Sur le plan bioéthique, on retiendra l’affirmation de la souveraineté nationale de manière générale et l’interdiction de la gestation pour autrui (GPA) en particulier.

La prohibition de la GPA intervient alors que cette pratique des mères porteuses se situait jusqu’alors dans une zone grise du point de vue du droit slovaque, celle-ci n’étant pas autorisée mais pas non plus susceptible de sanctions. L’invalidité constitutionnelle des contrats de GPA – déjà prévue dans une loi sur le droit de la famille – n’empêchera vraisemblablement pas le recours à la GPA dans les pays limitrophes, en particulier l’Ukraine et la République tchèque. Cependant, cette interdiction apparaît comme un signal fort, y compris sur le plan international, et fait écho aux récentes recommandations de la Rapporteuse spéciale de l’ONU sur les violences à l’égard des femmes et des filles en faveur d’une abolition universelle de la GPA (L'ONU plaide pour l'interdiction globale de la GPA au nom des droits des femmes et des enfants). Cet amendement s’inscrit par ailleurs dans le fil de la Déclaration de Casablanca, dont les multiples experts internationaux plaident également pour un traité international d’interdiction de la maternité de substitution.
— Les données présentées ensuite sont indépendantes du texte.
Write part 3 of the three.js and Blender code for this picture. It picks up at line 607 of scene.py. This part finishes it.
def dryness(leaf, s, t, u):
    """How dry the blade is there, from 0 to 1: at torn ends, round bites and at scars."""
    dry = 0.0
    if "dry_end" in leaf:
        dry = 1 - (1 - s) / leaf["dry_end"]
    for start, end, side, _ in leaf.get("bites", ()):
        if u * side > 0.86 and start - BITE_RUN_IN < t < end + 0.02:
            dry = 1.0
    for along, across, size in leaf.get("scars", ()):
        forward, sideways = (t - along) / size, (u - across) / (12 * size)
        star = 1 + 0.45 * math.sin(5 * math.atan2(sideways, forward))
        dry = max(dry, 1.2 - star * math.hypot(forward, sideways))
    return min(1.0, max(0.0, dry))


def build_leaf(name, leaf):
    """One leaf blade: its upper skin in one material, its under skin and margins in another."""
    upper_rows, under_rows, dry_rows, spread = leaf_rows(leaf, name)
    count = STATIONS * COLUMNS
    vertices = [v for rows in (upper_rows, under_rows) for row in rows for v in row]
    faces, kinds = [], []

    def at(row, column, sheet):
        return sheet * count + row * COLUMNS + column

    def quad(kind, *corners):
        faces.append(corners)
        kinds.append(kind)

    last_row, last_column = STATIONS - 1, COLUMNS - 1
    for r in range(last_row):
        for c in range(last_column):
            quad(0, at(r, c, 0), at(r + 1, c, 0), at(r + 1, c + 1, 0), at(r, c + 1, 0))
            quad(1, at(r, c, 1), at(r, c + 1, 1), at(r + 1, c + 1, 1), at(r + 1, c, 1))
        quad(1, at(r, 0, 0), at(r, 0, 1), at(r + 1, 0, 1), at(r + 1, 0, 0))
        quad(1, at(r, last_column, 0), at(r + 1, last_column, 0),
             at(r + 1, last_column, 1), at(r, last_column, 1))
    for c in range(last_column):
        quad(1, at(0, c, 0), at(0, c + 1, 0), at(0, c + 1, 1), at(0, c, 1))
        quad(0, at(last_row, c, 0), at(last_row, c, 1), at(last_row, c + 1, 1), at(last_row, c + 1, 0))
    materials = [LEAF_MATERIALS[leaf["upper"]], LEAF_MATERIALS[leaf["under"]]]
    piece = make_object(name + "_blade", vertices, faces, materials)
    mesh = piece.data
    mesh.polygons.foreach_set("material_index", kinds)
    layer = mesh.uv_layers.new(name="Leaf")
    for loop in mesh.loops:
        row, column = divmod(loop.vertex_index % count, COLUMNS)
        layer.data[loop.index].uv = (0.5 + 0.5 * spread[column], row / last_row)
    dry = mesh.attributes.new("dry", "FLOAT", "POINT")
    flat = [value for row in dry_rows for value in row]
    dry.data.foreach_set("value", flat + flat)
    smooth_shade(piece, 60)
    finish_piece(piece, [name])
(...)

Quant à l’amendement relatif au renforcement de la souveraineté nationale, celui-ci sonne comme une réaction à certaines velléités d’uniformisation des pratiques nationales en matière bioéthique au niveau européen, en particulier s’agissant de l’Union européenne (UE). Cet amendement s’inscrit dans la continuité des principes de subsidiarité et de respect de l’identité nationale des États membres, tels que prévus par les Traités de l’UE. En pratique, cette nouvelle disposition constitutionnelle pourrait notamment être invoquée à l’avenir par la Cour constitutionnelle slovaque, dans de possibles contentieux relatifs à la compatibilité de certaines orientations du droit européen en matière bioéthique avec la Constitution slovaque.

La représentante de la Commission européenne en Slovaquie a dit « prendre note » de cette réforme, mais regretter que les remarques formulées précédemment par la Commission (relatives notamment à la primauté du droit européen et à l’importance de garantir le principe de non-discrimination) n’aient pas été davantage prises en compte par le Parlement. Celle-ci a néanmoins reconnu que la réglementation sur les questions de fond en matière de droit familial « reste une prérogative des États membres ».
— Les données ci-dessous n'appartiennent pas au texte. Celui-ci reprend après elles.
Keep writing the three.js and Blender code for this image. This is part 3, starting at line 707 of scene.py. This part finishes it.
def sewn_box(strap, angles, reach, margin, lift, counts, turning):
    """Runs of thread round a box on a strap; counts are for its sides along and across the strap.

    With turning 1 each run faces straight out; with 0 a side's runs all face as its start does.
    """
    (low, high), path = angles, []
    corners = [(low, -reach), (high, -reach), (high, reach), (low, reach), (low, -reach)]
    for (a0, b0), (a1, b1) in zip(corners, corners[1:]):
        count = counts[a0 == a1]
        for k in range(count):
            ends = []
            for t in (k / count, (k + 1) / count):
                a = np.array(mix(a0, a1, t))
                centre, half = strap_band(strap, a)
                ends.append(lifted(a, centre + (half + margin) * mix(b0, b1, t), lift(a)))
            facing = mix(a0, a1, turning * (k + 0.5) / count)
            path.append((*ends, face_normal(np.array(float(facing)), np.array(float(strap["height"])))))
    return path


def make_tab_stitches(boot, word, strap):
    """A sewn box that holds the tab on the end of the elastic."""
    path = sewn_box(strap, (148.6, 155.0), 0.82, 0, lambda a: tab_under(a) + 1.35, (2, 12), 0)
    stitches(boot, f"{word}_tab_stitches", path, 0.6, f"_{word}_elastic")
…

Quant à la Commission de Venise du Conseil de l’Europe (Commission européenne pour la démocratie par le droit), organe consultatif indépendant chargé d’examiner les réformes constitutionnelles, celle-ci a jugé les dispositions substantiellement conformes au droit européen, mais regrette que des consultations plus larges n’aient pas pu être menées avant le vote.